4. Listed Company Strategic Investment

  • Where foreign capital does a private placement for shares in a listed company, it is no longer required to obtain the Ministry of Commerce’s permission in principle, before applying for the China Securities Regulatory Commission’s approval.

Abolition of the minimum registered capital in selected industries

1. Auction Enterprises

  • The registered capital minimum has been removed.
  • Auction branches no longer need a minimum amount of cash or assets.

2. Foreign Leasing Industry

  • The registered capital requirement has been abolished.

3. Foreign International Freight Agents

  • The registered capital requirement has been abolished.
  • The setting up of branch offices of foreign invested international freight agents no longer requires a capital verification report.

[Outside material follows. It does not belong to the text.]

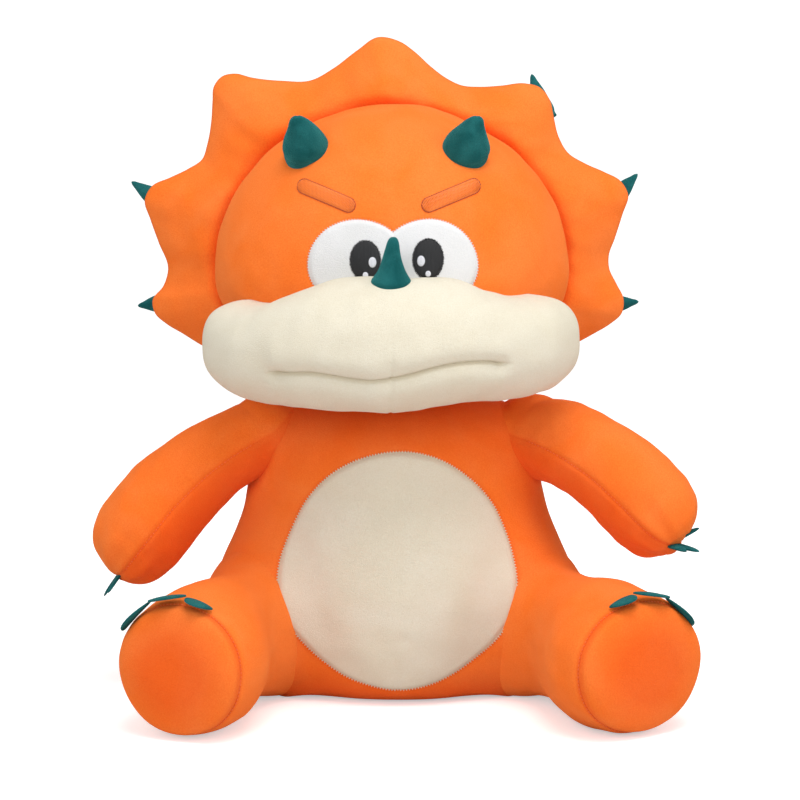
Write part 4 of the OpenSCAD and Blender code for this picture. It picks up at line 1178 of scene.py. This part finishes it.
def makeStage():
    # a pale floor that curves up behind: straight, a quarter circle, straight
    bend = np.linspace(0, np.pi / 2, 24)
    y = np.concatenate([[-5.0], 2.6 + 1.4 * np.sin(bend), [4.0]])
    z = np.concatenate([[0.0], 1.4 - 1.4 * np.cos(bend), [5.0]])
    x = np.array([-7.0, 7.0])
    vertices = np.stack([np.repeat(x[None], len(y), 0), np.repeat(y[:, None], 2, 1), np.repeat(z[:, None], 2, 1)], -1)
    index = np.arange(len(y) * 2).reshape(-1, 2)
    faces = np.stack([index[:-1, 0], index[:-1, 1], index[1:, 1], index[1:, 0]], -1).tolist()
    mesh = bpy.data.meshes.new("floor")
    mesh.from_pydata(vertices.reshape(-1, 3).tolist(), [], faces)
    mesh.polygons.foreach_set("use_smooth", np.ones(len(faces), bool))
    floor = bpy.data.objects.new("floor", mesh)
    bpy.context.scene.collection.objects.link(floor)
    paper = bpy.data.materials.new("paleFloor")
    paper.use_nodes = True
    shader = paper.node_tree.nodes["Principled BSDF"]
    shader.inputs["Roughness"].default_value = 0.9
    shader.inputs["Specular IOR Level"].default_value = 0.1
    shader.inputs["Emission Color"].default_value = (1, 1, 1, 1)
    ray = addNode(paper.node_tree, "ShaderNodeLightPath")
    paper.node_tree.links.new(mathNode(paper.node_tree, "MULTIPLY", ray.outputs["Is Camera Ray"], 0.46),
                              shader.inputs["Emission Strength"])
    paper.node_tree.links.new(mixColour(paper.node_tree, ray.outputs["Is Camera Ray"], (0.72, 0.70, 0.68, 1),
                                        (0.93, 0.93, 0.93, 1)),
                              shader.inputs["Base Color"])
    mesh.materials.append(paper)


def addLight(name, place, aim, size, power):
    lamp = bpy.data.lights.new(name, "AREA")
    lamp.shape = "RECTANGLE"
    lamp.size, lamp.size_y = size
    lamp.energy = power
    thing = bpy.data.objects.new(name, lamp)
    thing.location = place
    thing.rotation_euler = (Vector(aim) - Vector(place)).to_track_quat("-Z", "Y").to_euler()
    bpy.context.scene.collection.objects.link(thing)


def makeStudio():
    world = bpy.data.worlds.new("studio")
    bpy.context.scene.world = world
    world.use_nodes = True
    world.node_tree.nodes["Background"].inputs["Color"].default_value = (1, 1, 1, 1)
    world.node_tree.nodes["Background"].inputs["Strength"].default_value = studio["worldLight"]
    addLight("softTop", (0.3, -0.9, 2.4), (0, 0, 0.3), (1.5, 1.1), 31)
    addLight("softFront", (-1.1, -2.4, 1.2), (0, 0, 0.3), (1.4, 1.4), 17)
    addLight("softSide", (1.9, -1.3, 0.9), (0, 0, 0.3), (1.0, 1.6), 12)
    camera = bpy.data.cameras.new("camera")
    camera.lens = studio["lens"]
    camera.sensor_width = 36
    camera.clip_end = 50
    eye = bpy.data.objects.new("camera", camera)
    lift = math.radians(studio["lift"])
    aim = Vector(studio["aim"])
    eye.location = aim + Vector((0, -math.cos(lift), math.sin(lift))) * studio["distance"]
    eye.rotation_euler = (aim - eye.location).to_track_quat("-Z", "Y").to_euler()
    bpy.context.scene.collection.objects.link(eye)
    bpy.context.scene.camera = eye


makeStage()
makeStudio()
print("stage made")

4. Wholesaling and Storage of Refined Oil

  • The requirements for registered capital have been abolished. 

5. Sale and Storage of Crude Oil

  • The registered capital requirements have been abolished. 

6. Foreign Engineering Contractors

  • The registered capital requirements for all companies engaging in engineering and construction have been removed. 

7. Foreign Aid Material

  • The registered capital requirement for enterprises that apply for an enterprise qualification (A grade or B grade) to carry out projects with foreign aid material has abolished.

8. Foreign Logistics

  • The registered capital requirement has been abolished. 

9. Commercial Factoring

  • The requirement for registered capital has been abolished, including for companies in the Chongqing Liangjiang New Area, South Jiangsu Modernized Development Model Area and Suzhou Industrial Park.